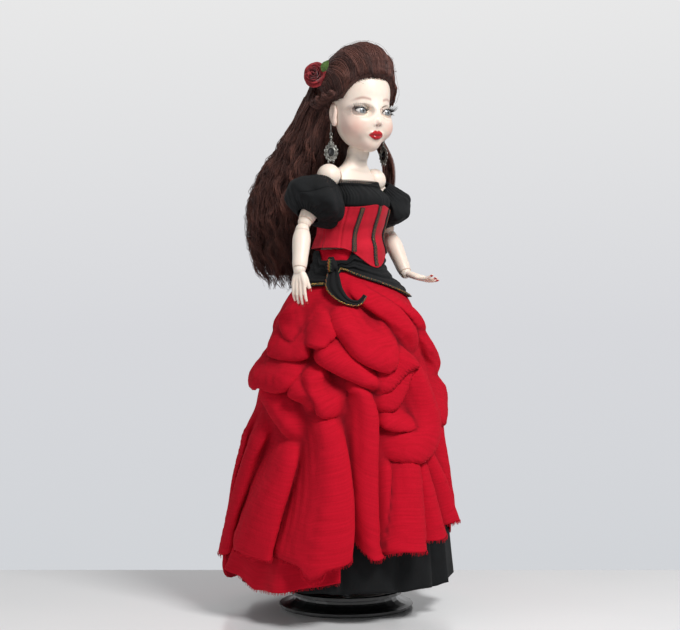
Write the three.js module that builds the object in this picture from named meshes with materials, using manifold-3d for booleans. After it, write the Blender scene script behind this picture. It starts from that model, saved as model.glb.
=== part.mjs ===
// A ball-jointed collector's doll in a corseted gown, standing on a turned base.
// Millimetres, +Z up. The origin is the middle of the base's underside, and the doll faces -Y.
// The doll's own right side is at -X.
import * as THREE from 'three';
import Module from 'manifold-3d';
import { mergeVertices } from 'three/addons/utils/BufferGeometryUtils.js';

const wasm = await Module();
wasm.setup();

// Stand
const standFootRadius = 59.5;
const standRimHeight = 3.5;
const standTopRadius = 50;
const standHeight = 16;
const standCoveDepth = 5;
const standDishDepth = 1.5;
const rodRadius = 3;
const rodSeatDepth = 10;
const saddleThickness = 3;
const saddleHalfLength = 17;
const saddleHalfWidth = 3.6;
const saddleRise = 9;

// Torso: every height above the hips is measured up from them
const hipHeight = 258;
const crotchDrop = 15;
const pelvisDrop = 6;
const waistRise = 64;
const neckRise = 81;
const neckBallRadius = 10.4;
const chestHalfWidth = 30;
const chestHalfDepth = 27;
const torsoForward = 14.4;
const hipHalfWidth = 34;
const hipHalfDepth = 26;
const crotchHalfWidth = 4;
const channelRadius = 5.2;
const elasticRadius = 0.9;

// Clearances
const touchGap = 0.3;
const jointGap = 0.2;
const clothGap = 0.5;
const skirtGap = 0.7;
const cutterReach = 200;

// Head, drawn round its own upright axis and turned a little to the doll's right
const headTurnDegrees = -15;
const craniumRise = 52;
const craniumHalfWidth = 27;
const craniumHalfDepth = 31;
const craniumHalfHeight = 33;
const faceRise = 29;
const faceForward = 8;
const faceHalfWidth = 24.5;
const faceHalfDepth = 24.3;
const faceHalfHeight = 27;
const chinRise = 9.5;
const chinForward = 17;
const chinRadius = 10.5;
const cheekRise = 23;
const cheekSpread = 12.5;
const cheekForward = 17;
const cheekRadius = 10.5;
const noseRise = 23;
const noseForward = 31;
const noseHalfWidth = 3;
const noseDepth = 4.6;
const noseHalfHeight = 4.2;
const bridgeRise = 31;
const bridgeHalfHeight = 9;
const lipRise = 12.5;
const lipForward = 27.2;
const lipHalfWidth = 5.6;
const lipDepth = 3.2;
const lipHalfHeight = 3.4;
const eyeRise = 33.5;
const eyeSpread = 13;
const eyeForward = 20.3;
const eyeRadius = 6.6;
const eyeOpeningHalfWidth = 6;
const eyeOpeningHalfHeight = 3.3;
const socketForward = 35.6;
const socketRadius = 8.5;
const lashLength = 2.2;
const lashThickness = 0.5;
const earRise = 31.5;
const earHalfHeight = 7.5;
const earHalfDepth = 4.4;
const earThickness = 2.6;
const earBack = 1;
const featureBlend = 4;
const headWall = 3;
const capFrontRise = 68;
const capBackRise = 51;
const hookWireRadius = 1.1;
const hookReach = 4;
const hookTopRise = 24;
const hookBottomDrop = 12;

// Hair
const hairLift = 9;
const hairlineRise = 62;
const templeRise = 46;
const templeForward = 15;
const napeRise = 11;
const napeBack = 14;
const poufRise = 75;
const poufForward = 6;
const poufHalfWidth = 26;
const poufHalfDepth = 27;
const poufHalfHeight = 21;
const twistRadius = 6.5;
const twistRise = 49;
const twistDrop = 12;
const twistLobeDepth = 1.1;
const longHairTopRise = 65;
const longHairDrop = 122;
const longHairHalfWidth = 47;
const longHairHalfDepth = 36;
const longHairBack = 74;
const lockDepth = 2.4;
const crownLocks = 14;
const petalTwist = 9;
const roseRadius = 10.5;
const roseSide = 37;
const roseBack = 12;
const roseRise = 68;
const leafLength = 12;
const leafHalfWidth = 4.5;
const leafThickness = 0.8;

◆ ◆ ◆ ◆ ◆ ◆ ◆

● **The request**
Write out, exactly and with nothing else, the lines of the listing above from its first line through the line with "const cutterReach = 200;".

● **Response for this exercise**
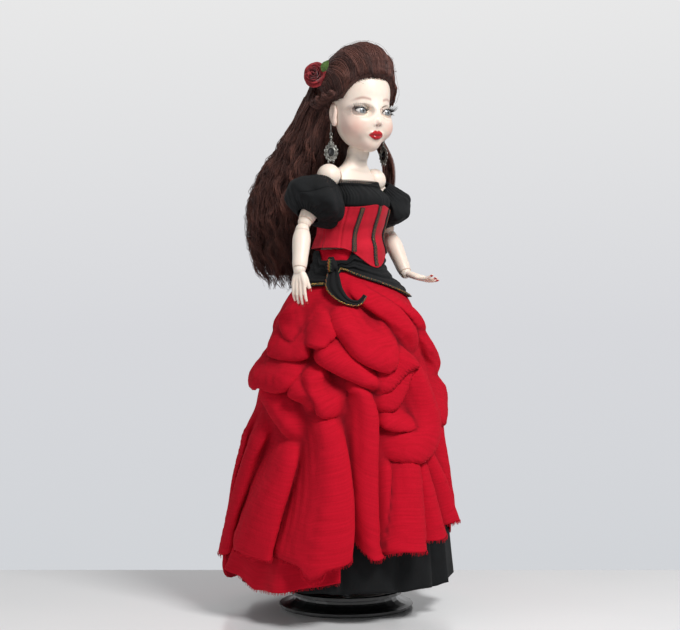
Write the three.js module that builds the object in this picture from named meshes with materials, using manifold-3d for booleans. After it, write the Blender scene script behind this picture. It starts from that model, saved as model.glb.
=== part.mjs ===
// A ball-jointed collector's doll in a corseted gown, standing on a turned base.
// Millimetres, +Z up. The origin is the middle of the base's underside, and the doll faces -Y.
// The doll's own right side is at -X.
import * as THREE from 'three';
import Module from 'manifold-3d';
import { mergeVertices } from 'three/addons/utils/BufferGeometryUtils.js';

const wasm = await Module();
wasm.setup();

// Stand
const standFootRadius = 59.5;
const standRimHeight = 3.5;
const standTopRadius = 50;
const standHeight = 16;
const standCoveDepth = 5;
const standDishDepth = 1.5;
const rodRadius = 3;
const rodSeatDepth = 10;
const saddleThickness = 3;
const saddleHalfLength = 17;
const saddleHalfWidth = 3.6;
const saddleRise = 9;

// Torso: every height above the hips is measured up from them
const hipHeight = 258;
const crotchDrop = 15;
const pelvisDrop = 6;
const waistRise = 64;
const neckRise = 81;
const neckBallRadius = 10.4;
const chestHalfWidth = 30;
const chestHalfDepth = 27;
const torsoForward = 14.4;
const hipHalfWidth = 34;
const hipHalfDepth = 26;
const crotchHalfWidth = 4;
const channelRadius = 5.2;
const elasticRadius = 0.9;

// Clearances
const touchGap = 0.3;
const jointGap = 0.2;
const clothGap = 0.5;
const skirtGap = 0.7;
const cutterReach = 200;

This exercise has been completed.